It is often compared with two other encyclicals: Rerum Novarum, written by Pope Leo XIII in 1891, on capital and labor; and Populorum Progressio, written by Pope Paul VI in 1967, about authentic development. Laudato Si' widens the church's perspective even further because it embraces all creation.

Though Francis uses the teachings of recent popes on ecology, his understanding of what is at stake is quite different from that of his predecessors. In their writings, both Pope John Paul II and Pope Benedict XVI constantly used the term "human ecology" in a way that seemed to emphasize the difference between humans and other creatures.

Francis, in contrast, uses the term "integral ecology" in Laudato Si'. He places human beings right at the heart of creation. He points out, "A good part of our genetic code is shared by many living beings." In the next paragraph, he reminds us, "We are part of nature, included in it."

He adds, "We are not faced with two separate crises, one environmental and the other social, but rather with one complex crisis which is both social and environmental."

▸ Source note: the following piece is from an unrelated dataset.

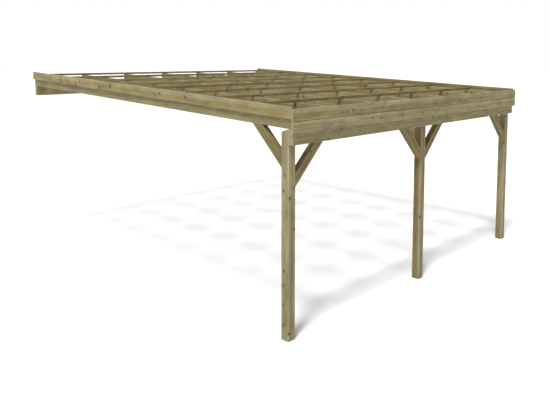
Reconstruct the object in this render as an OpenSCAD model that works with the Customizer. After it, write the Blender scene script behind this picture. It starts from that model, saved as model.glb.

Francis is perturbed that "the earth, our home, is beginning to look more and more like and immense pile of filth." He endorses the statement of Ecumenical Patriarch Bartholomew: "For human beings ... to destroy the biological diversity of God's creation; for humans beings to degrade the integrity of the earth by causing changes in its climate, by stripping the earth of its natural forests or destroying wetlands; for human beings to contaminate the earth's waters, its land, its air and its life -- these are sins."